Jason Dykes (City University London) raised five areas of reflection for the project team to consider:

  1. Location – designing for legibility and comparison.
  2. Representation – you don’t need precision for qualitative narratives.
  3. Annotation – test as spatial information, the words are the map!
  4. Connection – maps that tell (spatial) stories.
  5. Collection – explore content through visualisation.

In discussing these areas Jason raised examples of work he and his colleagues have done at the giCentre at City University London that offer clever and playful takes on each of these dimensions.

Screenshot of the Slave Revolt in Jamaica, 1760-61

Screenshot of the Slave Revolt in Jamaica, 1760-61 built by Axis Maps Dr Vincent Brown’s African Rebellion Project, Harvard University.

David Heyman (Axis Maps) talked about the difference between map making and cartography, a difference which he defined as “the purposeful design of maps”. He talked about the importance of communicating a message to an audience and what that means for map design.
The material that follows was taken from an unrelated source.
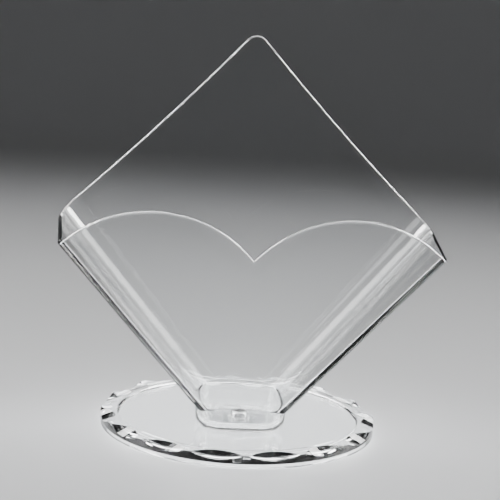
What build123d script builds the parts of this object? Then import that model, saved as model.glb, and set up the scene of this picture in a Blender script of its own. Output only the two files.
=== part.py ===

For instance, in interactive cartography that means ensuring we design features that define functionality, communicate it to the user, and contextualise the thematic display.

Miguel Nacenta (University of St Andrews) described several ways in which meaningful distortions in visualisations can help to communicate the information shown.  FatFonts, which he created with Uta Hinrichs (on our visualisation team) and Sheelagh Carpendale, is a type face that provides a hybrid of the symbolic and the visual, by using a thickness of ink that is in proportion to the number being represented. These fonts are designed to highlight numerical changes and cluster numbers in a multilevel way to give you a sense of scale and meaning when you glance at a visualisation. Another of Miguel’s projects called Transmogrifiers enables users to interact with and transform a map to allow a new view of the information – as did the Jonson and Ward 1862 atlas, which showed rivers’ lengths juxtaposed in order to make visible a comparative sense of their scale.
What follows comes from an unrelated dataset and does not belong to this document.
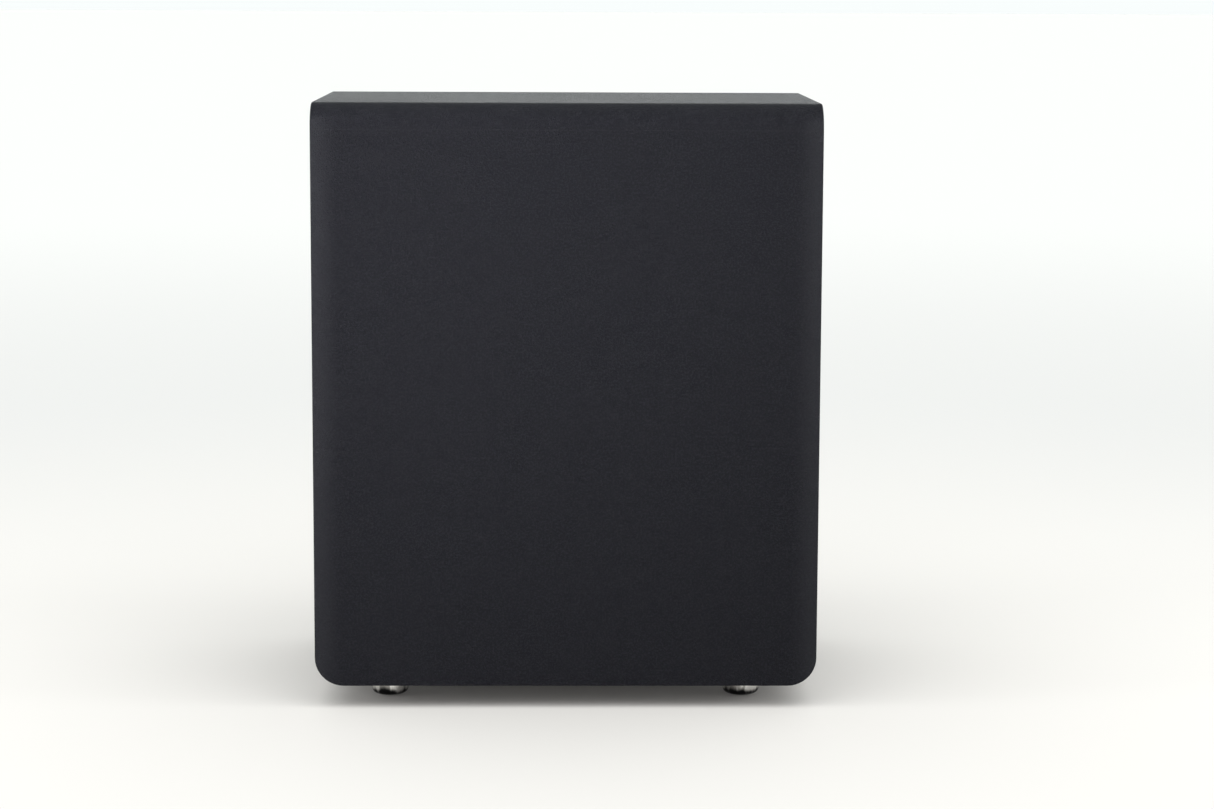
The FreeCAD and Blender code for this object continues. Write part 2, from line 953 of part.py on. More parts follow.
def control_pots():
    pots = []
    bore = shaft_radius + running_gap
    for side in (-1, 1):
        outline = [
            (6.6, bore),
            (6.6, bushing_radius),
            (plate_back, bushing_radius),
            (plate_back, pot_radius),
            (board_depth, pot_radius),
            (board_depth, 0.0),
            (plate_back + shaft_reach + free_gap, 0.0),
            (plate_back + shaft_reach + free_gap, bore),
        ]
        pots.append(rear_turned(outline, side * knob_spacing / 2, knob_row))
    return Part.makeCompound(pots)


def switch_layout():
    """Centre and travel of the two slide switches."""
    return [(-switch_spacing / 2, phase_travel), (switch_spacing / 2, mode_travel)]


def slide_switch_bodies():
    bodies = []
    for y, travel in switch_layout():
        half = switch_slot(travel) / 2 + 4
        shell = rear_block(plate_back, board_depth, y - half, y + half, switch_row - 5, switch_row + 5)
        room = rear_block(
            plate_back - 1,
            plate_back + 5,
            y - half + 1.5,
            y + half - 1.5,
            switch_row - 3,
            switch_row + 3,
        )
        bodies.append(cut(shell, [room]))
    return Part.makeCompound(bodies)


def slide_lever(index):
    """A switch lever at the low end of its travel."""
    y, travel = switch_layout()[index]
    middle = y - travel / 2
    half = lever_size / 2
    stem = rear_block(amp_plate_depth - 3.6, plate_back + 2, middle - half, middle + half,
                      switch_row - half, switch_row + half)
    foot = rear_block(plate_back + 0.4, plate_back + 4.4, middle - 3, middle + 3,
                      switch_row - 2.6, switch_row + 2.6)
    lever = join([stem, foot])
    tools = []
    for offset in (-1.1, 0.0, 1.1):
        tools.append(rear_block(amp_plate_depth - 4, amp_plate_depth - 3.2, middle + offset - 0.25,
                                middle + offset + 0.25, switch_row - 3, switch_row + 3))
    return cut(lever, tools)


def jack_shells():
    shells = []
    for z in jack_rows:
        barrel = [
            (2.6, jack_radius - 0.6),
            (2.6, jack_radius - 0.25),
            (2.9, jack_radius),
            (9.9, jack_radius),
            (9.9, 6.4),
            (amp_plate_depth, 6.4),
            (amp_plate_depth, jack_radius + 0.7),
            (plate_back, jack_radius + 0.7),
            (plate_back, jack_radius - 0.6),
        ]
        shells.append(rear_turned(barrel, 0, z))
    return Part.makeCompound(shells)


def jack_insulators():
    return Part.makeCompound([rear_ring(3.4, plate_back, 0, z, jack_radius - 0.6, 1.7) for z in jack_rows])


def jack_block():
    return rear_block(plate_back, board_depth, -7, 7, jack_rows[0] - 8, jack_rows[1] + 8)


def status_light():
    outline = [
        (amp_plate_depth - 1.6, 0.0),
        (amp_plate_depth - 1.1, light_radius * 0.75, amp_plate_depth, light_radius),
        (board_depth, light_radius),
        (board_depth, 0.0),
    ]
    return rear_turned(outline, 0, light_height)


def heat_sink():
    base_front = amp_plate_depth - 2.4
    base = rear_block(base_front, amp_plate_depth, -sink_half_width, sink_half_width, sink_bottom, sink_top)
    pieces = [base]
    pitch = (2 * sink_half_width - fin_thickness) / (fin_count - 1)
    for index in range(fin_count):
        y = -sink_half_width + index * pitch
        pieces.append(rear_block(fin_depth, base_front + 0.5, y, y + fin_thickness, sink_bottom, sink_top))
    return join(pieces)


def board_corners():
    y = board_half_width - 5
    return [(-y, board_bottom + 5), (y, board_bottom + 5), (-y, board_top - 5), (y, board_top - 5)]


def amp_board():
    board = rear_block(board_depth, board_back, -board_half_width, board_half_width, board_bottom, board_top)
    holes = [rear_rod(board_depth - 1, board_back + 1, y, z, 1.5 + running_gap) for y, z in board_corners()]
    return cut(board, holes)


def board_standoffs():
    posts = []
    for y, z in board_corners():
        posts.append(rear_ring(plate_back, board_depth, y, z, 3.2, 1.5 + running_gap))
    return Part.makeCompound(posts)


def capacitors():
    cans = []
    for y in (-44.0, 44.0):
        can = rear_rod(board_back, board_back + capacitor_length, y, board_top - 22, capacitor_radius)
        rims = [e for e in can.Edges if e.Length > 6.2 * capacitor_radius]
        cans.append(can.makeFillet(1.2, rims))
    return Part.makeCompound(cans)


def output_devices():
    """Four power transistors standing on the board."""
    devices = []
    for y in (-54.0, -38.0, 38.0, 54.0):
        z = board_bottom + 20
        body = rear_block(board_back + 4, board_back + 19, y - 5, y + 5, z, z + 4.4)
        legs = [
            rear_block(board_back, board_back + 4.5, y + offset - 0.4, y + offset + 0.4,
                       board_bottom + 21.8, board_bottom + 22.4)
            for offset in (-2.5, 0.0, 2.5)
        ]
        devices.append(join([body] + legs))
    return Part.makeCompound(devices)


def lead_socket():
    half = lead_y + 5
    return rear_block(board_back, board_back + 10, -half, half, board_bottom + 7, board_bottom + 17)


def transformer():
    start = plate_back
    end = start + transformer_length
    outline = [
        (start, transformer_bore + 6),
        (start, transformer_radius - 8),
        (start + 2.34, transformer_radius - 2.34, start + 8, transformer_radius),
        (end - 8, transformer_radius),
        (end - 2.34, transformer_radius - 2.34, end, transformer_radius - 8),
        (end, transformer_bore + 6),
        (end - 1.76, transformer_bore + 1.76, end - 6, transformer_bore),
        (start + 6, transformer_bore),
        (start + 1.76, transformer_bore + 1.76, start, transformer_bore + 6),
    ]
    return rear_turned(outline, 0, transformer_height)


def transformer_clamp():
    """A dished steel washer, its stud and its nut, which press the winding down."""
    start = plate_back + transformer_length
    outline = [
        (start, 0.0),
        (start, transformer_radius - 10),
        (start + 1.5, transformer_radius - 10),
        (start + 1.5, 0.0),
    ]
    washer = rear_turned(outline, 0, transformer_height)
    stud = rear_rod(plate_back, start + 10, 0, transformer_height, foot_bolt_radius)
    corners = []
    for index in range(7):
        turn = FreeCAD.Rotation(point(1, 0, 0), 60.0 * index)
        corners.append(turn.multVec(point(0, 0, 5.8)) + rear_point(start + 1.5, 0, transformer_height))
    nut = Part.Face(Part.makePolygon(corners)).extrude(inward_from_rear * 5)
    return join([washer, stud, nut])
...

The 1862 Johnson and Ward Map or Chart of the World's Mountains and Rivers - Geographicus. Image via Wikimedia Commons.

The 1862 Johnson and Ward Map or Chart of the World’s Mountains and Rivers – Geographicus. Image via Wikimedia Commons.

Ewan Klein (University of Edinburgh) closed the presentations with a discussion of vernacular geography – the sense of place reflected in ordinary people’s language, which reflects a vagueness in semantics, that is often not acknowledged. The Natural Neighbourhood Questionnaire included two questions: what is your postcode and where do you live. The answers suggested that there was no clear boundary between or shared definition of neighbourhoods, with a heatmap version of the responses making visible a number of in-between places and showing Leith over represented territorially, perhaps  partly due to streets such as Leith Walk , which despite their name stretch beyond Leith itself.
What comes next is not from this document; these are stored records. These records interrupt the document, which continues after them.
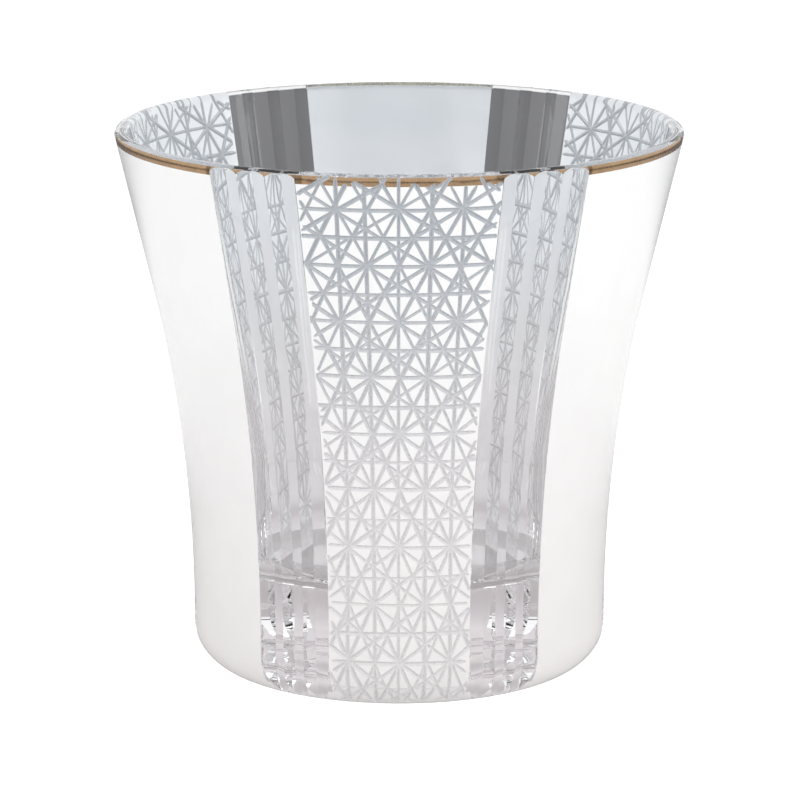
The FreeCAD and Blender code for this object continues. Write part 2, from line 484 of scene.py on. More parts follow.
def make_plate(name, wall, patch, bed, gilt_from=math.inf, gilt_bed=0.0):
    """A closed thin plate over a patch: its face on the wall, its back bedded in the crystal.

    Above gilt_from the face lies under the gilding.
    """
    count = len(patch.points)
    points = [on_wall(wall, angle, along, gilt_bed if along > gilt_from else 0.0)
              for angle, along in patch.points]
    points += [on_wall(wall, angle, along, bed) for angle, along in patch.points]
    faces = patch.faces + [tuple(count + i for i in reversed(face)) for face in patch.faces]
    sides = {edge for face in patch.faces for edge in zip(face, face[1:] + face[:1])}
    for start, end in sorted(sides):
        if (end, start) not in sides:
            faces.append((end, start, count + start, count + end))
    slots = patch.slots + [1] * (len(faces) - len(patch.slots))
    return new_object(name, points, faces, slots, PLATE_CREASE)


def panel_shares():
    """Columns across a panel, from edge to edge."""
    return [-1 + 2 * i / PANEL_COLUMNS for i in range(PANEL_COLUMNS + 1)]


# ---- the line cuts of the carved panels ----

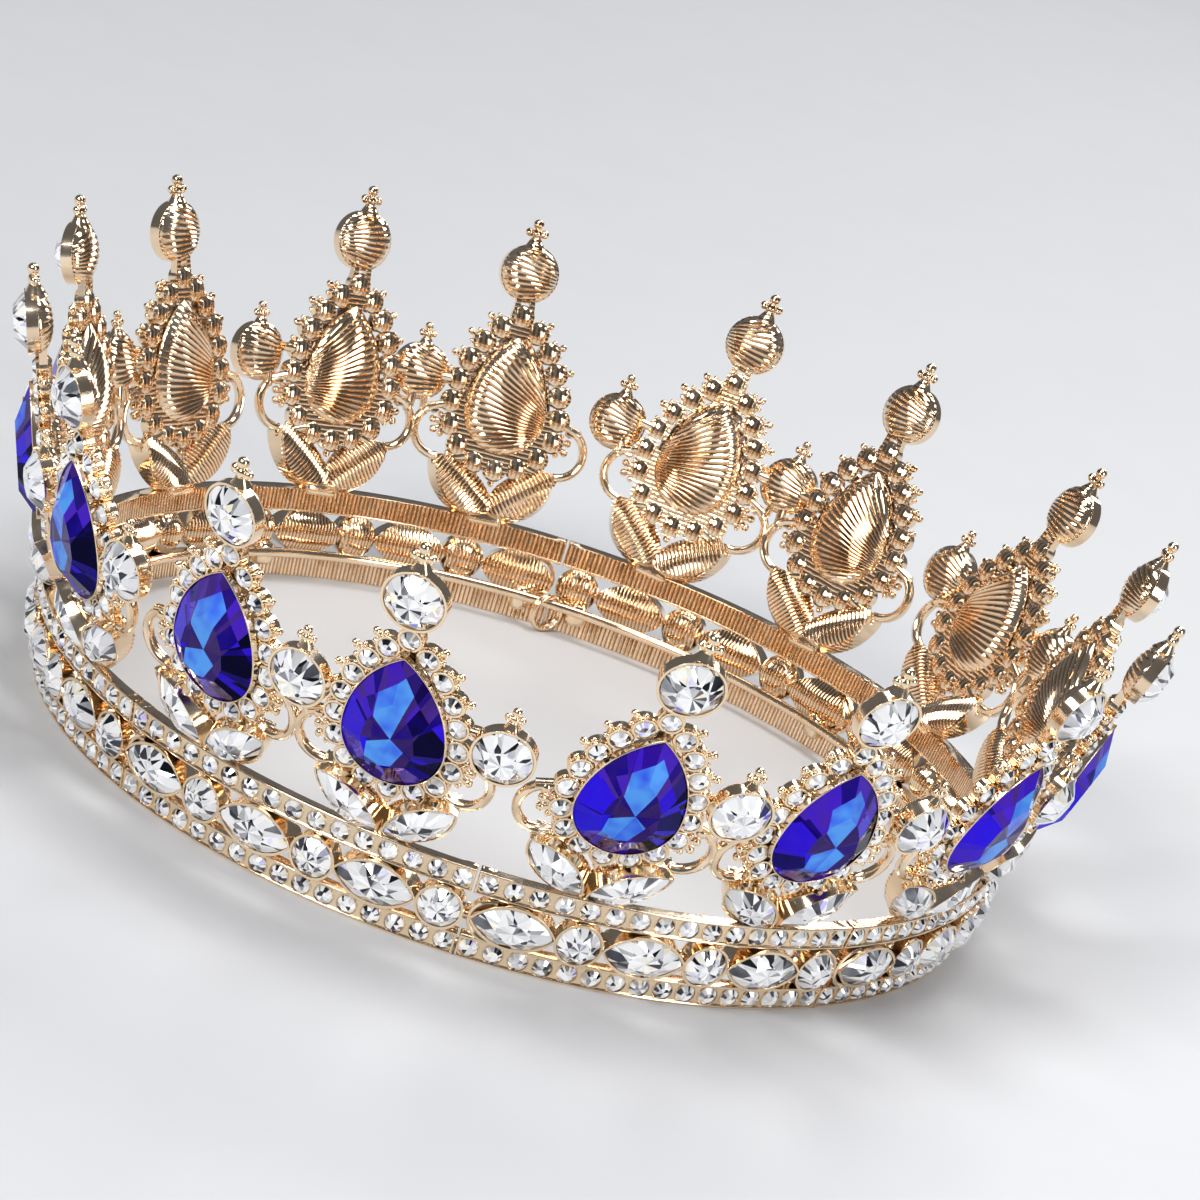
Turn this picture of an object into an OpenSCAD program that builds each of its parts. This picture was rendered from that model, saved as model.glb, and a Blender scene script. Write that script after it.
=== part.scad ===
/* [Ring] */
// Radius of the lower rail's outer face at mid height
ring_r = 62.5; // [60:0.5:65]
// Outward lean of the band of rails, in degrees
band_tilt = 9.6; // [8:0.2:11]
// Height of the whole band, from the base to the top of the upper rail
band_h = 12.1; // [11.9:0.1:12.6]
// Height of one rail
rail_h = 3.1; // [2.9:0.1:3.2]
// Thickness of the rails, front to back
rail_t = 1.6; // [1.5:0.1:1.8]
// Gap between two neighbouring panels at the rails
seam_gap = 0.3; // [0.2:0.05:0.5]
// Thickness of the base wire
wire_d = 1.3; // [1.1:0.1:1.4]
// Outer diameter of a split ring
split_ring_d = 5.4; // [5.2:0.1:5.5]

/* [Points] */
// Outward lean of the points, in degrees
flare = 18; // [15:0.5:20]
// Lean of the two points of a panel towards each other, in degrees
pair_lean = 3.4; // [2.5:0.1:4]
// Height of the pear stone's round centre above the upper rail
pear_v = 14.8; // [14.6:0.1:15.1]
// Height of the top stone's centre above the upper rail
top_v = 34.5; // [34.3:0.1:35]
// Height of the round stones between the points above the upper rail
between_v = 18.1; // [17.8:0.1:18.4]

/* [Stones] */
// Width of the blue pear stone
pear_w = 13; // [12.6:0.1:13.2]
// Length of the blue pear stone
pear_l = 18; // [17.8:0.1:18.2]
// Diameter of the round stone on top of each point
top_d = 7.4; // [7:0.1:7.6]
// Diameter of the round stones between the points
between_d = 7.2; // [6.8:0.1:7.3]
// Length of the marquise stones in the V of each point
leaf_l = 10.4; // [10:0.1:10.6]
// Width of the marquise stones in the V of each point
leaf_w = 5.2; // [4.8:0.1:5.3]
// Length of the marquise stones of the band
band_l = 10; // [9.6:0.1:10.2]
// Width of the marquise and round stones of the band
band_w = 5.2; // [4.8:0.1:5.3]
// Diameter of the small stones of the rails and halos
small_d = 2.45; // [2.3:0.05:2.5]

/* [Hidden] */
$fn = 48;
panel_count = 8;
point_count = 2 * panel_count;
panel_step = 360 / panel_count;
point_step = panel_step / 2;
rail_seats = 16;
band_seats = 6;
bezel = 0.4;
clear = 0.06;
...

The day concluded with very useful discussions of future challenges and opportunities for the Palimpsest project – as well as some fantastic and inspiring resources, which will feed into our work over the coming months.

As a thank you to our advisory board, and as introduction to Edinburgh’s rich literary past, many of us followed the Methodologies Day with a literary walking tour of the city, finding out all about both some of our best known literary figures and some of their less well-known peers and inspirations for their characters. Thanks to a serendipitous accident of timing this included sighting one of Edinburgh’s most prominent present day writers, Ian Rankin, who was conveniently standing outside the very pub our guide had just mentioned as a favourite of his!